Tengo la sensación de que como sociedad creemos que hemos perdido una batalla, de que ya no hay nada que hacer para controlar la seguridad y la integridad de los niños y adolescentes en internet, pero no podemos olvidar que nuestro comportamiento como adultos también es un ejemplo para ellos, nosotros y nosotras seguimos siendo sus primeros influencers. Si los perseguimos con un móvil desde que nacen para subir sus imágenes a las redes sociales y retransmitimos toda su vida y la nuestra, si no les hacemos ni caso cuando estamos con el teléfono delante de las narices, si les damos un móvil para que se entretengan desde bebés y los anestesiamos con videos de bailes en TikTok (esta red social, por cierto, permite el acceso de menores a contenidos eróticos y redirige a los usuarios a webs como Onlyfans), si no les ayudamos a usar de manera constructiva la red ni les ofrecemos una educación afectivo-sexual que resuelva sus dudas y les enseñe a preservar su intimidad, mal vamos. 

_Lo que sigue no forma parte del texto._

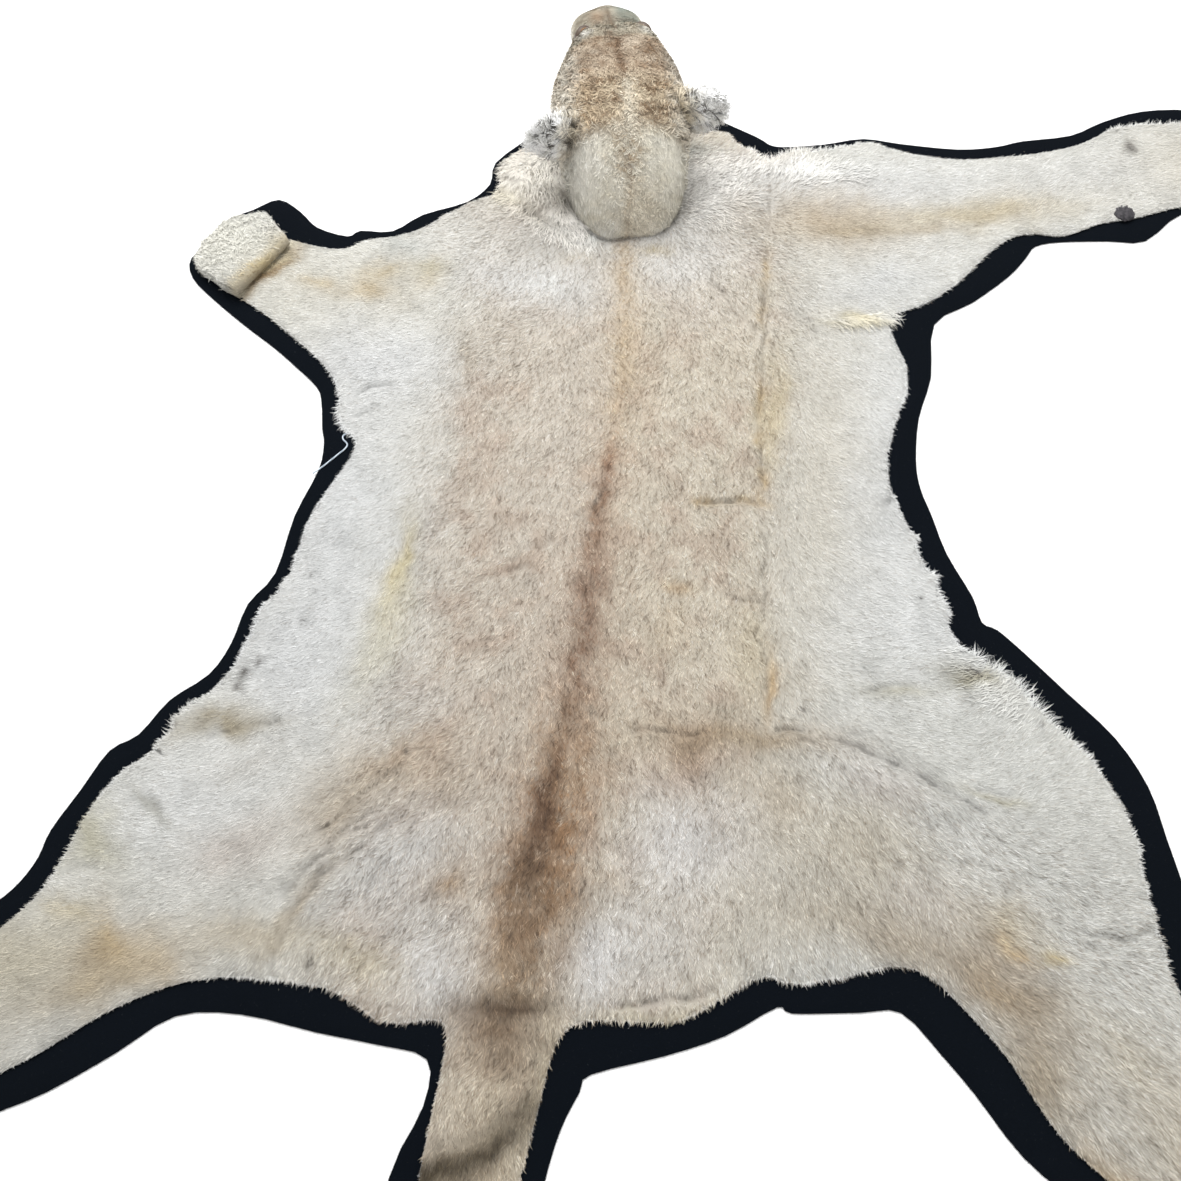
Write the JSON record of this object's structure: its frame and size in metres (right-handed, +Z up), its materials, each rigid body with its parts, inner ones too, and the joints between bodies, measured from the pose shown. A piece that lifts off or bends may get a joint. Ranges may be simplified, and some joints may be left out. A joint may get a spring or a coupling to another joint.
{
  "type": "lion skin rug",
  "caption": "Flat tanned lioness hide rug, hair side up, on a wider wavy-edged black felt backing, with a mounted head, a folded forepaw and a loose end of thread.",
  "frame": {"origin": "on the floor, under the middle of the rug's footprint, from the tail end of the felt to the muzzle", "axes": "+Y runs up the spine towards the head, +X to the right as seen from the tail with the hair side up, +Z up"},
  "size_m": [2.065, 2.4926, 0.2048],
  "materials": {
    "black_felt": "matte wool felt",
    "lion_hair": "tanned skin with short hair, cream to tan with a brown stripe along the spine",
    "head_skin": "tanned skin with short rough tan hair",
    "ear_hair": "white and dark grey hair",
    "glass_eye": "clear brown glass eye",
    "thread": "pale blue-grey string"
  },
  "bodies": {
    "root": {"felt_backing": "black_felt", "hide": "lion_hair", "head": "head_skin", "ear_left": "ear_hair", "ear_right": "ear_hair", "eye_left": "glass_eye", "eye_right": "glass_eye", "loose_thread": "thread"}
  },
  "joints": []
}
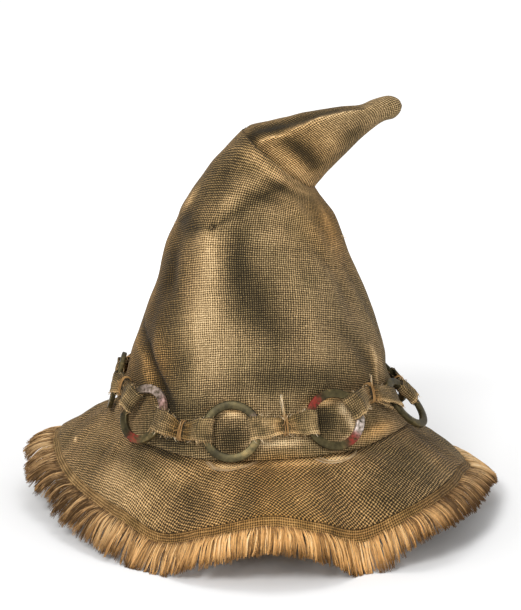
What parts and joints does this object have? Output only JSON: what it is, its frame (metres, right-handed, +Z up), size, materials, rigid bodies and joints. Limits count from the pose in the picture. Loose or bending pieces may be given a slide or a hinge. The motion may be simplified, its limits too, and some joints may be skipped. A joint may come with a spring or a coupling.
{
  "type": "scarecrow hat",
  "caption": "Tall burlap scarecrow hat with a folded-over pointed top, wavy frayed brim and a band of metal rings and tied cloth links.",
  "frame": {"origin": "middle of the surface that the hat rests on, below the middle of its whole outline", "axes": "+Z up through the crown, -Y towards the wearer's face, +X to the side that the pointed top folds to"},
  "size_m": [0.341, 0.3434, 0.2953],
  "materials": {
    "burlap": "coarse plain weave with dark sprayed patches",
    "frayed_jute": "loose jute threads",
    "ring_metal": "dull olive bronze patina, worn, flecks of red paint",
    "band_cloth": "coarse plain weave, folded double",
    "tie_thread": "twisted jute thread"
  },
  "bodies": {
    "root": {"crown": "burlap", "brim": "burlap", "fringe_trim": "frayed_jute", "ring_1": "ring_metal", "ring_2": "ring_metal", "ring_3": "ring_metal", "ring_4": "ring_metal", "ring_5": "ring_metal", "ring_6": "ring_metal", "ring_7": "ring_metal", "ring_8": "ring_metal", "ring_9": "ring_metal", "band_link_1": "band_cloth", "band_link_2": "band_cloth", "band_link_3": "band_cloth", "band_link_4": "band_cloth", "band_link_5": "band_cloth", "band_link_6": "band_cloth", "band_link_7": "band_cloth", "band_link_8": "band_cloth", "band_link_9": "band_cloth", "band_tie_1": "tie_thread", "band_tie_2": "tie_thread", "band_tie_3": "tie_thread", "band_tie_4": "tie_thread", "band_tie_5": "tie_thread", "band_tie_6": "tie_thread", "band_tie_7": "tie_thread", "band_tie_8": "tie_thread", "band_tie_9": "tie_thread"}
  },
  "joints": []
}
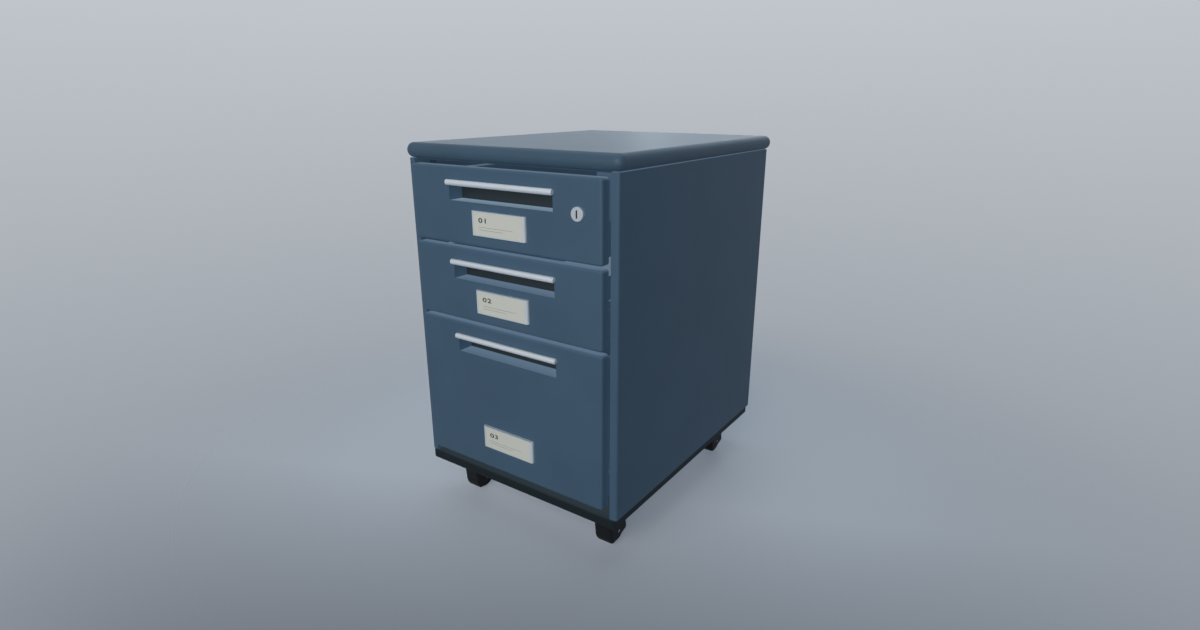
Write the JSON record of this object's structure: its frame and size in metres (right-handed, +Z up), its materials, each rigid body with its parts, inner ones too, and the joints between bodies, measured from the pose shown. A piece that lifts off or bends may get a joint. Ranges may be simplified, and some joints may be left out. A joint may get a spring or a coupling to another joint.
{
  "type": "mobile filing cabinet",
  "caption": "Mobile under-desk filing cabinet with two box drawers over a file drawer, pull bars over finger recesses, label holders, a cam lock and swivel castors.",
  "frame": {"origin": "centre of the whole outline on the floor, under the castors' wheels", "axes": "+X to the right side seen from the front, +Y to the back, +Z up"},
  "size_m": [0.4118, 0.5236, 0.6295],
  "materials": {
    "body_paint": "fine textured powder coat, satin",
    "top_board": "fine textured, satin",
    "base_black": "matt",
    "cup_black": "matt",
    "pull_bar": "satin anodised",
    "label_plastic": "satin",
    "card": "matt",
    "lock_nickel": "satin nickel",
    "zinc_steel": "zinc plated",
    "castor_plastic": "matt",
    "castor_tyre": "matt"
  },
  "bodies": {
    "cabinet": {"top_cap": "top_board", "top_stretchers": "body_paint", "side_panel_left": "body_paint", "side_panel_right": "body_paint", "back_panel": "body_paint", "base_board": "base_black", "corner_brackets": "zinc_steel", "slide_outer_1": "zinc_steel", "slide_outer_2": "zinc_steel", "slide_outer_3": "zinc_steel", "lock_keeper": "body_paint", "castor_plates": "zinc_steel"},
    "slide_1": {"slide_middle_1": "zinc_steel"},
    "drawer_1": {"drawer_front_1": "body_paint", "drawer_box_1": "body_paint", "finger_cup_1": "cup_black", "pull_bar_1": "pull_bar", "label_holder_1": "label_plastic", "label_card_1": "card", "slide_inner_1": "zinc_steel", "lock_housing": "lock_nickel", "lock_nut": "lock_nickel"},
    "slide_2": {"slide_middle_2": "zinc_steel"},
    "drawer_2": {"drawer_front_2": "body_paint", "drawer_box_2": "body_paint", "finger_cup_2": "cup_black", "pull_bar_2": "pull_bar", "label_holder_2": "label_plastic", "label_card_2": "card", "slide_inner_2": "zinc_steel"},
    "slide_3": {"slide_middle_3": "zinc_steel"},
    "drawer_3": {"drawer_front_3": "body_paint", "drawer_box_3": "body_paint", "finger_cup_3": "cup_black", "pull_bar_3": "pull_bar", "label_holder_3": "label_plastic", "label_card_3": "card", "slide_inner_3": "zinc_steel", "file_rails": "zinc_steel"},
    "lock_turn": {"lock_plug": "lock_nickel", "lock_cam": "zinc_steel"},
    "gang_lift": {"gang_bar": "zinc_steel"},
    "castor_front_left": {"castor_fork_front_left": "castor_plastic", "castor_axle_front_left": "zinc_steel"},
    "wheel_front_left": {"castor_wheel_front_left": "castor_tyre"},
    "castor_front_right": {"castor_fork_front_right": "castor_plastic", "castor_axle_front_right": "zinc_steel"},
    "wheel_front_right": {"castor_wheel_front_right": "castor_tyre"},
    "castor_back_left": {"castor_fork_back_left": "castor_plastic", "castor_axle_back_left": "zinc_steel"},
    "wheel_back_left": {"castor_wheel_back_left": "castor_tyre"},
    "castor_back_right": {"castor_fork_back_right": "castor_plastic", "castor_axle_back_right": "zinc_steel"},
    "wheel_back_right": {"castor_wheel_back_right": "castor_tyre"}
  },
  "joints": [
    {"name": "drawer_1_pull", "type": "slide", "parent": "cabinet", "child": "drawer_1", "axis": [0, -1, 0], "range_m": [0, 0.4]},
    {"name": "slide_1_run", "type": "slide", "parent": "cabinet", "child": "slide_1", "axis": [0, -1, 0], "range_m": [0, 0.2]},
    {"name": "drawer_2_pull", "type": "slide", "parent": "cabinet", "child": "drawer_2", "axis": [0, -1, 0], "range_m": [0, 0.4]},
    {"name": "slide_2_run", "type": "slide", "parent": "cabinet", "child": "slide_2", "axis": [0, -1, 0], "range_m": [0, 0.2]},
    {"name": "drawer_3_pull", "type": "slide", "parent": "cabinet", "child": "drawer_3", "axis": [0, -1, 0], "range_m": [0, 0.4]},
    {"name": "slide_3_run", "type": "slide", "parent": "cabinet", "child": "slide_3", "axis": [0, -1, 0], "range_m": [0, 0.2]},
    {"name": "lock_turn", "type": "hinge", "parent": "drawer_1", "child": "lock_turn", "pos_m": [0.1434, -0.2543, 0.5494], "axis": [0, -1, 0], "range_deg": [0, 90]},
    {"name": "gang_bar_lift", "type": "slide", "parent": "cabinet", "child": "gang_lift", "axis": [0, 0, 1], "range_m": [0, 0.008]},
    {"name": "castor_front_left_swivel", "type": "hinge", "parent": "cabinet", "child": "castor_front_left", "pos_m": [-0.147, -0.1926, 0.06], "axis": [0, 0, 1], "continuous": true},
    {"name": "castor_front_left_roll", "type": "hinge", "parent": "castor_front_left", "child": "wheel_front_left", "pos_m": [-0.147, -0.1776, 0.0205], "axis": [1, 0, 0], "continuous": true},
    {"name": "castor_front_right_swivel", "type": "hinge", "parent": "cabinet", "child": "castor_front_right", "pos_m": [0.147, -0.1926, 0.06], "axis": [0, 0, 1], "continuous": true},
    {"name": "castor_front_right_roll", "type": "hinge", "parent": "castor_front_right", "child": "wheel_front_right", "pos_m": [0.147, -0.1776, 0.0205], "axis": [1, 0, 0], "continuous": true},
    {"name": "castor_back_left_swivel", "type": "hinge", "parent": "cabinet", "child": "castor_back_left", "pos_m": [-0.147, 0.1764, 0.06], "axis": [0, 0, 1], "continuous": true},
    {"name": "castor_back_left_roll", "type": "hinge", "parent": "castor_back_left", "child": "wheel_back_left", "pos_m": [-0.147, 0.1914, 0.0205], "axis": [1, 0, 0], "continuous": true},
    {"name": "castor_back_right_swivel", "type": "hinge", "parent": "cabinet", "child": "castor_back_right", "pos_m": [0.147, 0.1764, 0.06], "axis": [0, 0, 1], "continuous": true},
    {"name": "castor_back_right_roll", "type": "hinge", "parent": "castor_back_right", "child": "wheel_back_right", "pos_m": [0.147, 0.1914, 0.0205], "axis": [1, 0, 0], "continuous": true}
  ],
  "couplings": [
    {"joint": "slide_1_run", "follows": "drawer_1_pull", "ratio": 0.5},
    {"joint": "slide_2_run", "follows": "drawer_2_pull", "ratio": 0.5},
    {"joint": "slide_3_run", "follows": "drawer_3_pull", "ratio": 0.5},
    {"joint": "lock_turn", "follows": "gang_bar_lift", "rad_per_m": 196.34}
  ]
}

Pero si hay una lectura positiva de todo este caso es que la comunidad educativa sí funciona. Porque desde que tuvieron constancia de los hechos, la mayoría de los centros enviaron circulares a las madres y padres advirtiéndoles del contenido de los chats y diciéndoles lo que tenían que hacer paso a paso (salir del grupo, pero no borrar su contenido), y denunciaron ante la Guardia Civil de manera coordinada, siendo esta respuesta clave en la investigación de los hechos, que continúa abierta. Quizá, lejos de pensar que los malos siempre son los otros debemos empezar a apostar por crear comunidades educativas cohesionadas y dotarlas de herramientas eficaces para luchar contra el acoso, venga de donde venga.